About three hours and forty minutes into the match, Lee Sedol stood up from the table and left the room, taking an (allowed) break from play. Under the rules, his play clock did not resume until he had returned. The play had reached a level of excitement we hadn’t seen since Game One. As Redmond said: “Lee Sedol has a chance this time.”
The commentators continued to ask about the machine resigning, and finally, Google’s David Silver walked into the commentary room and passed them word that the machine would resign when its chances dipped below that 20 percent threshold. They then asked Silver to join them on stage and explain AlphaGo’s string of what they considered inexplicably bad moves. But he declined.
In event, Redmond said that he wouldn’t be surprised if the game went to all the way to its conclusion—without a resignation—something that hasn’t happened in any of the previous games. And then he made an unqualified prediction. “I think Lee Sedol is going to win here,” he said.
The End Game
But the Korean still faced clock trouble. And it was telling that AlphaGo had not resigned.
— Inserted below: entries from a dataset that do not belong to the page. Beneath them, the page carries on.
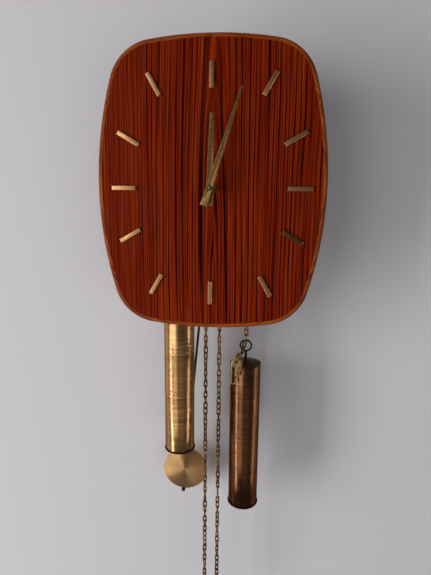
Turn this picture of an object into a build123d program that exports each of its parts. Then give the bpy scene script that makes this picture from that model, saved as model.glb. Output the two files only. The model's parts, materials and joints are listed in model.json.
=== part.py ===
"""Chain-driven pendulum wall clock with a veneered, barrel-shaped wooden face.

Millimetres. X runs to the right, Y towards the wall, Z up.
The origin is the hanging hole, on the plane of the wall.
"""
import os
from math import atan2, cos, degrees, hypot, radians, sin, sqrt, tan

from build123d import *

os.makedirs("parts", exist_ok=True)

# ---------------------------------------------------------------- driving dimensions
# Face
DIAL_Z = -105.0            # height of the hands' axis, below the hanging hole
FACE_FRONT_Y = -95.0       # front of the face, from the wall
FACE_THICK = 10.0
FACE_HALF_W = 125.0
FACE_HALF_H = 156.3
FACE_SIDE_R = 410.0        # radius of the long side curves
FACE_END_R = 437.0         # radius of the top and bottom curves
FACE_CORNER_R = 51.0
VENEER_THICK = 0.8
EDGE_BAND_W = 5.0
EDGE_BEVEL = 1.8
BAND_JOINTS = (90, 141, 219, 270, 321, 39)   # where the edge pieces butt, in degrees
JOINT_GAP = 0.12
FACE_BORE_R = 6.0

# Hour markers
MARKER_LENGTH = 26.5
MARKER_WIDTH = 5.0
MARKER_THICK = 2.0
MARKER_BEVEL = 0.45
MARKER_PIN_R = 0.7
MARKER_PIN_DEPTH = 6.0
MARKER_GAPS = (27.85, 31.916, 20.572, 15.65, 20.572, 31.916)   # outer ends to the edge, from 12

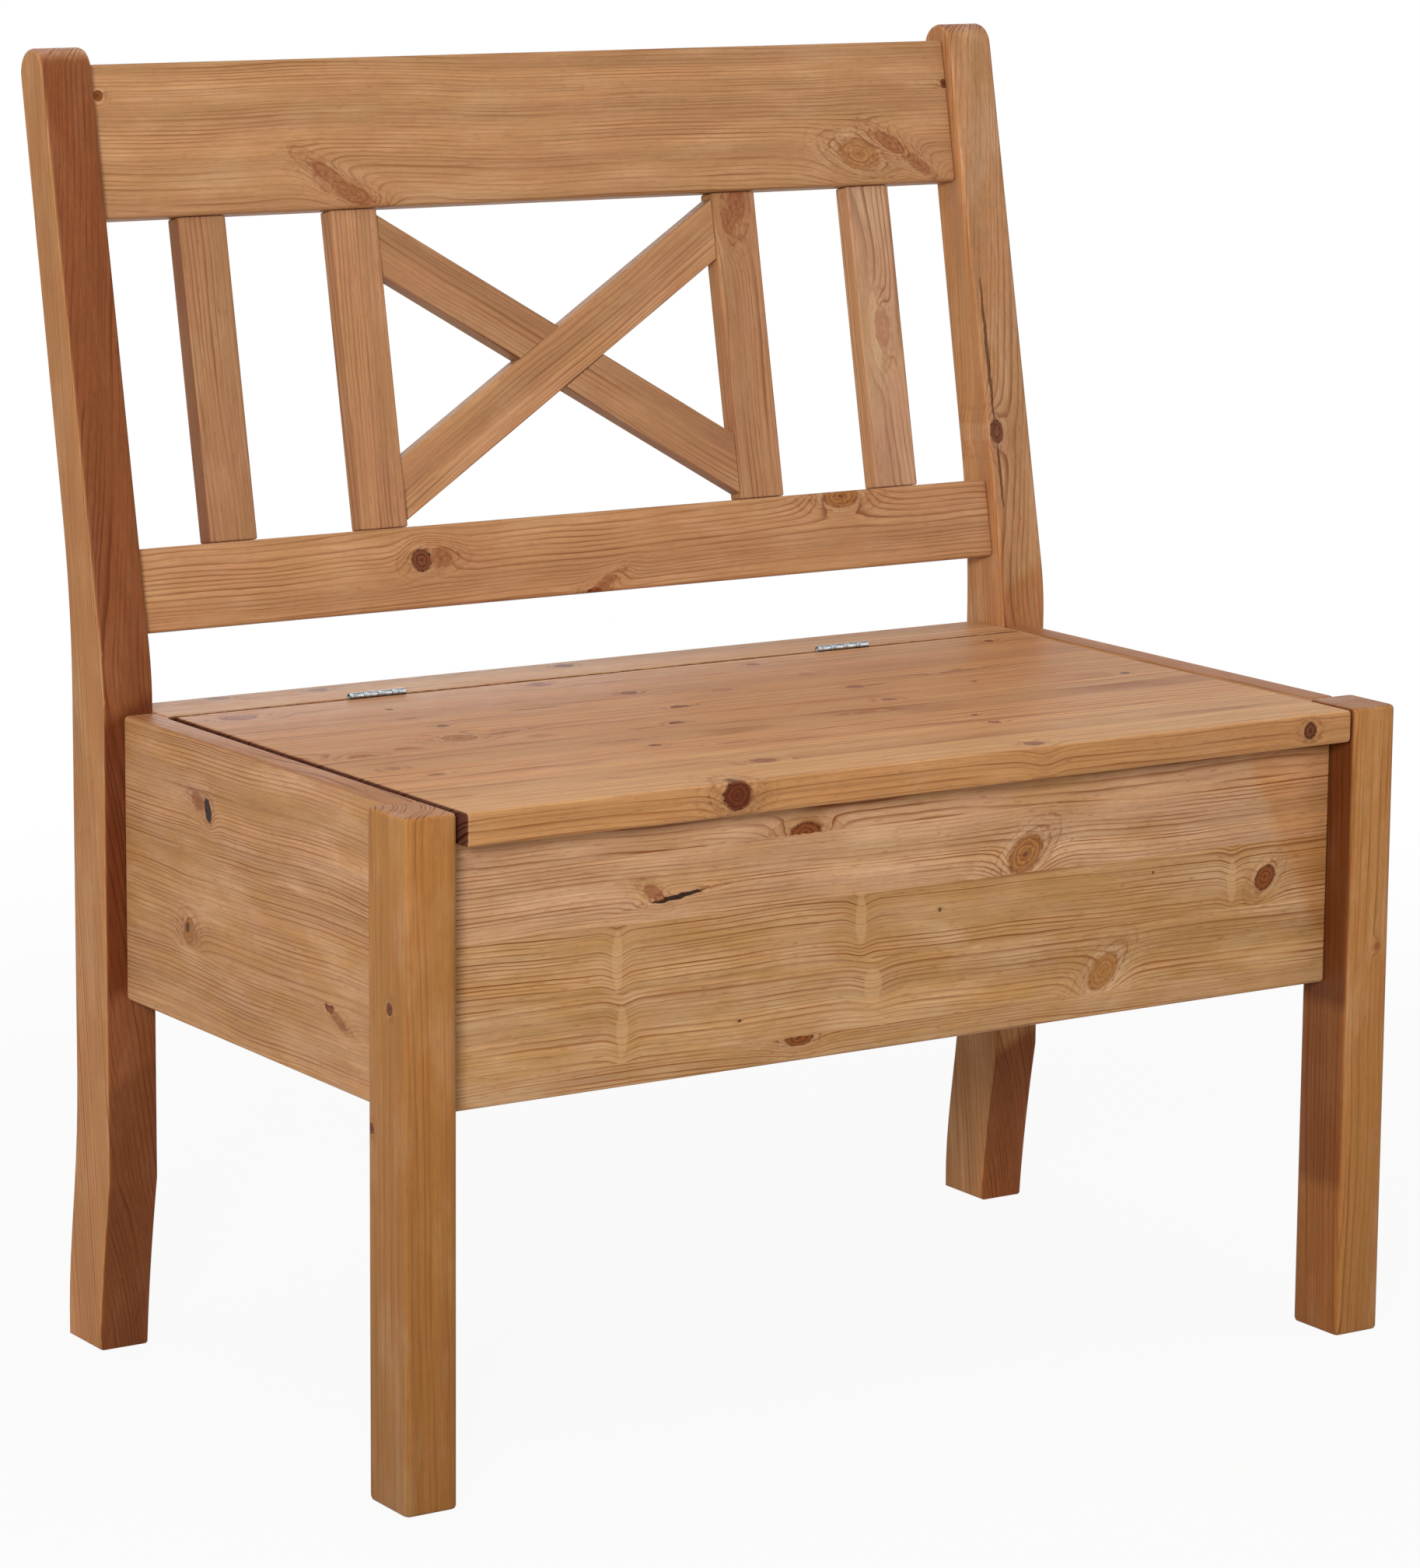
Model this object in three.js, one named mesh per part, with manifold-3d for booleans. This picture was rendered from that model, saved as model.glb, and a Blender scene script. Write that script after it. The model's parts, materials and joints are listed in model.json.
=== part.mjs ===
// Settle bench in stained pine: a storage seat on four legs, with a hinged lid and a raked, braced back.
// Millimetres, +Z up. X runs along the bench, the bench faces -Y, and left is -X.

import * as THREE from 'three';
import { mergeVertices } from 'three/addons/utils/BufferGeometryUtils.js';
import Module from 'manifold-3d';

const wasm = await Module();
wasm.setup();

// Overall sizes. Depths are measured back from the front face of the front legs.
const BENCH_WIDTH = 850;
const SEAT_HEIGHT = 482;

// Gap left in a glued or screwed joint, and the gap under a board that only rests
const JOINT_GAP = 0.3;
const REST_GAP = 0.4;
const CUT_OVERRUN = 4;

// Edges eased with sandpaper, and the softer arrises of the legs and posts
const BOARD_EASE = 2;
const LEG_EASE = 3;
const SLAT_EASE = 1.5;
const CLEAT_EASE = 1;
const CORNER_RADIUS_SHARE = 1.5;

// Front legs
const LEG_WIDTH = 41;
const LEG_DEPTH = 52;

// Rear posts: straight beside the seat, swept back below it and raked from a bend above it.
// The horn is what stands above the top rail.
const POST_WIDTH = LEG_WIDTH;
const POST_FRONT = 438;
const POST_DEPTH = 53;
const FOOT_SWEEP = 18.5;
const FOOT_DEPTH = 52;
const KNEE_HEIGHT = 132;
const REAR_SWEEP_HEIGHT = 207;
const RAKE_SLOPE = 0.2;
const REAR_RAKE_SLOPE = 0.185;
const FRONT_BEND_RISE = 28;
const FRONT_BEND_REACH = 22;
const REAR_BEND_RISE = 75;
const REAR_BEND_REACH = 66;
const POST_HORN = 10.1;

// Where the pulls of the foot's curves lie, along the sweep and up its height
const FRONT_PULL_SHARES = [0.75, 0.45];
const REAR_LOW_PULL_SHARES = [1.14, 0.34];
const REAR_HIGH_PULL_SHARE = 0.58;

// Chest panels, set in from the front face of the legs and the rear face of the posts
const PANEL_THICKNESS = 25;
const PANEL_BOTTOM = 270;
const FRONT_PANEL_SET = 25;
const BACK_PANEL_SET = 14;

// Lid, with the fixed board behind it that carries the hinges. The seam lies in front of the posts.
const LID_THICKNESS = 24;
const LID_OVERHANG = 4;
const LID_SIDE_GAP = 5;
const SEAM_SET = 22.5;
const SEAM_GAP = 1.5;

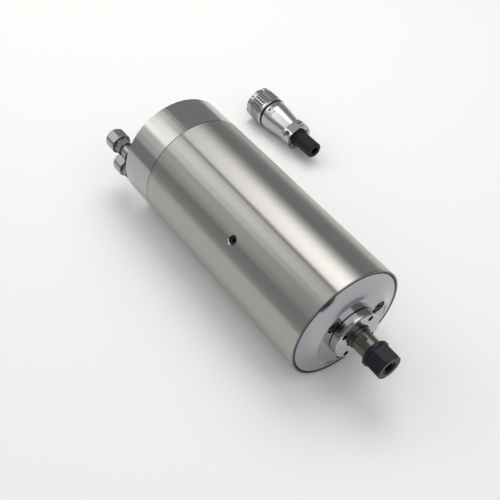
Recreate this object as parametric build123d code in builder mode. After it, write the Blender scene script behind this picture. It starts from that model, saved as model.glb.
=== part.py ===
from build123d import *
import os
from math import atan2, cos, degrees, radians, sin, tan

# Water cooled motor spindle for a small milling machine, with its loose power plug.
# Units are millimetres. The spindle axis is X, the collet nut points along +X and Z is up.
# The origin lies on the spindle axis, in the plane of the body's front end.
# The motor lies on its side as it does on a bench, and the plug lies beside it.
# Angles round the spindle axis are counted from +Y towards +Z.

os.makedirs("parts", exist_ok=True)

# Body
body_diameter = 82.0
tube_length = 161.0
tube_wall = 4.0
rear_cover_length = 29.0
rear_cover_wall = 8.0
rear_spigot_length = 7.0
rear_cavity_wall = 8.95
rim_chamfer = 0.5
seam_chamfer = 0.25
rear_chamfer = 1.0
seat_gap = 0.05
head_gap = 0.3
tap_runout = 1.0
cut_over = 1.0
body_radius = body_diameter / 2
tube_bore_radius = body_radius - tube_wall
spigot_radius = tube_bore_radius - seat_gap
rear_cavity_radius = spigot_radius - rear_cavity_wall
rear_seam_x = -tube_length
rear_face_x = rear_seam_x - rear_cover_length
floor_z = -body_radius

# Front cover, a shallow crowned disc with a flat land round its bore
cover_lip = 1.6
cover_seat_depth = 6.0
cover_rise = 5.0
cover_crown = 0.7
cover_gap = 0.1
cover_rim_radius = body_radius - cover_lip - cover_gap
cover_back_x = -cover_seat_depth
land_x = cover_rise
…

The machine still had 15 minutes left on its original play clock as the end game arrived, with the two opponents rapidly trying to rack up the points they had angled for over the last four and a half hours.
Then AlphaGo played what Redmond called “another nonsense move.” He and Garlock were unimpressed with the machine’s end game. And as the commentators continued to questions its moves, the machine did indeed resign.
There was an enormous cheer from the Korean commentary room and its throng of Korean reporters and photographers. And then cam the applause in the English room. A day before, the atmosphere was palpably solemn. But Lee Sedol did find a weakness in AlphaGo. And the mood changed.